Task prompt: In the records that follow, the lines from the one containing "Continue the FreeCAD" to the one containing "return item", inclusive, are to be given again exactly.

(Object modeling scripts)
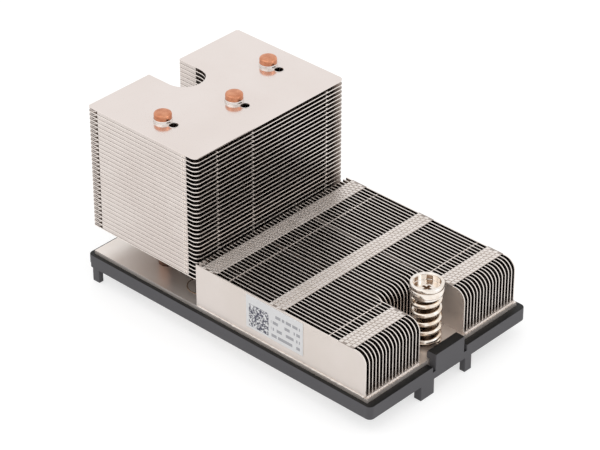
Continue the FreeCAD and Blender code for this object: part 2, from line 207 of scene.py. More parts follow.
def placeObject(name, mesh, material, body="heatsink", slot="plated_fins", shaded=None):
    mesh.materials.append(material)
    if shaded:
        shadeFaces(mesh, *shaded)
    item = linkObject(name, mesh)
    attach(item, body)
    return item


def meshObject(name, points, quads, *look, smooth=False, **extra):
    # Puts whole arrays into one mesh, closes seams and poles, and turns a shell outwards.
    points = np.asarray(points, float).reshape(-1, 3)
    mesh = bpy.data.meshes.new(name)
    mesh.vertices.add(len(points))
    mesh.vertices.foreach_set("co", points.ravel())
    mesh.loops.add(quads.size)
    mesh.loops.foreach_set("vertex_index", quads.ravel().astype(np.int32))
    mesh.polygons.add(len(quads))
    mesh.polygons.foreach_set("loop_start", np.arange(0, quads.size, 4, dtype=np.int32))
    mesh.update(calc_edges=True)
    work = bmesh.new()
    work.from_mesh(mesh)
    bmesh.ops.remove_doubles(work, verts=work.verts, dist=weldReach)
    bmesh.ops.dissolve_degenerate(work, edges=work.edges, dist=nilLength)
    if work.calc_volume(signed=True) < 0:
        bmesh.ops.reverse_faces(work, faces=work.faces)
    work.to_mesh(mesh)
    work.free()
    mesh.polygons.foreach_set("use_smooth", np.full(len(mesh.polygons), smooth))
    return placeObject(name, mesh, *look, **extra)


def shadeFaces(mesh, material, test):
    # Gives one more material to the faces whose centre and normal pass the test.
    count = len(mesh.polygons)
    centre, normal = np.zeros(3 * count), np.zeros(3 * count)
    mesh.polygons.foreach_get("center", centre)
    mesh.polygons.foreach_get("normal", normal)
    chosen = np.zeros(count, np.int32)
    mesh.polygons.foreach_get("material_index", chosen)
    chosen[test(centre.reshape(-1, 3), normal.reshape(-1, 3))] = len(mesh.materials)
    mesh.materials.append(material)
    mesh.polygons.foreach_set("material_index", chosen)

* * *

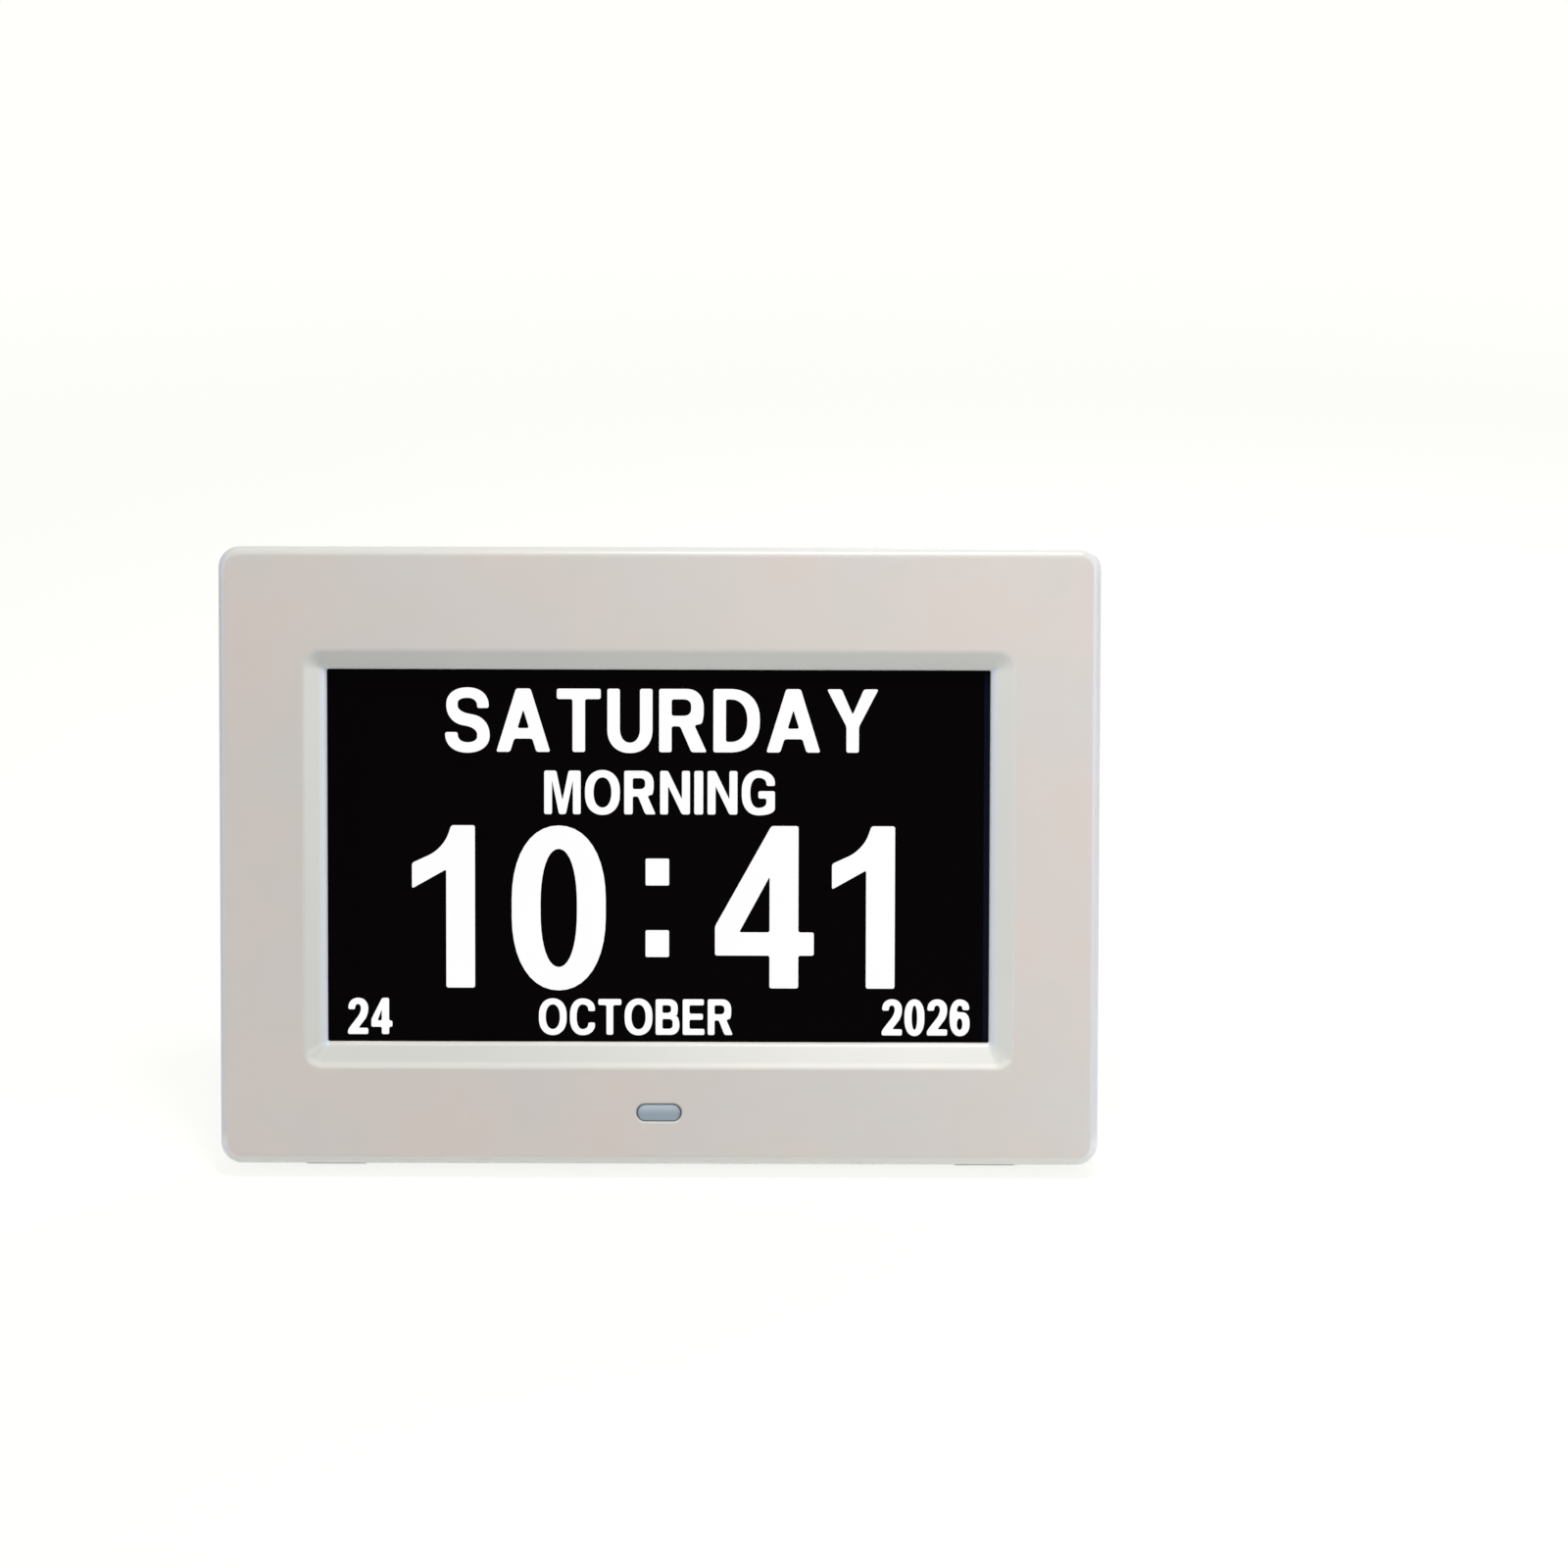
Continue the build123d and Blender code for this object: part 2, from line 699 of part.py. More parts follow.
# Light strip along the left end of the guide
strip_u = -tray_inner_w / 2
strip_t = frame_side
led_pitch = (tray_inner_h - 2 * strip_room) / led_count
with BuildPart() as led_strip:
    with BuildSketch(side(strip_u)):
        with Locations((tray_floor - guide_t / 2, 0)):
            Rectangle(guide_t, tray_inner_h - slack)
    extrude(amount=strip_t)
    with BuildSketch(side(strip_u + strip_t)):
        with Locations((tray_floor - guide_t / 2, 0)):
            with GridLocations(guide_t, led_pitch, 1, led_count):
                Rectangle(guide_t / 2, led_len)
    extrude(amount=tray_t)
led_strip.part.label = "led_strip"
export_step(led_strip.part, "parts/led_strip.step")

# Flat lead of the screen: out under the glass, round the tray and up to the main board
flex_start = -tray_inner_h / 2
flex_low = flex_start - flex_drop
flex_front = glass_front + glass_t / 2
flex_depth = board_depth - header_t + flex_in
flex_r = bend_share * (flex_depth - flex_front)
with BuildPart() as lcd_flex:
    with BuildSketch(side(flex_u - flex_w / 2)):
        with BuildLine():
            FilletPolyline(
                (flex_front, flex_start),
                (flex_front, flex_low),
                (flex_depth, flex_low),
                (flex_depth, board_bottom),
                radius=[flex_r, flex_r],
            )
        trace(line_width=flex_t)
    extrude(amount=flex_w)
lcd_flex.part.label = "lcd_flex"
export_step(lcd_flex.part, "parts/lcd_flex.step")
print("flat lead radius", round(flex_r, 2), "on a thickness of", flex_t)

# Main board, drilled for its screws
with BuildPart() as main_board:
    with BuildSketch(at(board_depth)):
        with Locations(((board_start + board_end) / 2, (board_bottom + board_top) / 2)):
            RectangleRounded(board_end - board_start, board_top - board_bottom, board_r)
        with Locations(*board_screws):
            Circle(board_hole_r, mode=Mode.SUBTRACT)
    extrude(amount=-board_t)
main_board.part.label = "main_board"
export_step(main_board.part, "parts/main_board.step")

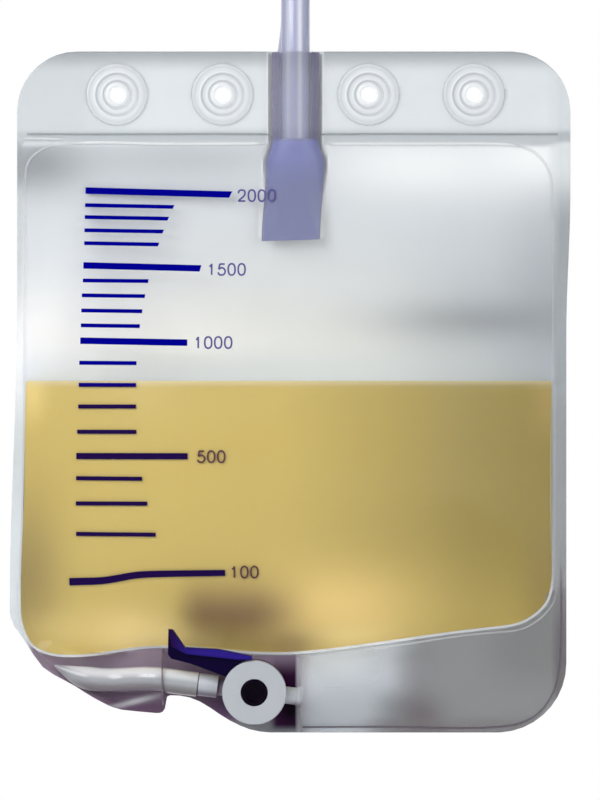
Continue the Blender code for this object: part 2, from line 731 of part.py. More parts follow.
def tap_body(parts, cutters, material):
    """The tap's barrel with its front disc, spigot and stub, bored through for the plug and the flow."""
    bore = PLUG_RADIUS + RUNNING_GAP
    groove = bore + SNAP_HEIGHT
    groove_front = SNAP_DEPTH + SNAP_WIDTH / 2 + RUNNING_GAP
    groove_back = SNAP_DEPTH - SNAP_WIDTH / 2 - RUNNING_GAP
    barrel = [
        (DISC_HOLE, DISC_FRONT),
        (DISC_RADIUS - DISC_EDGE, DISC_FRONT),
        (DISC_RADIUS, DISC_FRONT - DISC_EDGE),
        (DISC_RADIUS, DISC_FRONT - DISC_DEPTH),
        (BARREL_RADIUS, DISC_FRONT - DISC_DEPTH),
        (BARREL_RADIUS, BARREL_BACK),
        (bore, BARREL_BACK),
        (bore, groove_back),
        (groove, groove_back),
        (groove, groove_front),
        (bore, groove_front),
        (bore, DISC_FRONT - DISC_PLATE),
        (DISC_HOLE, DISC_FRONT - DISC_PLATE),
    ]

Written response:
Continue the FreeCAD and Blender code for this object: part 2, from line 207 of scene.py. More parts follow.
def placeObject(name, mesh, material, body="heatsink", slot="plated_fins", shaded=None):
    mesh.materials.append(material)
    if shaded:
        shadeFaces(mesh, *shaded)
    item = linkObject(name, mesh)
    attach(item, body)
    return item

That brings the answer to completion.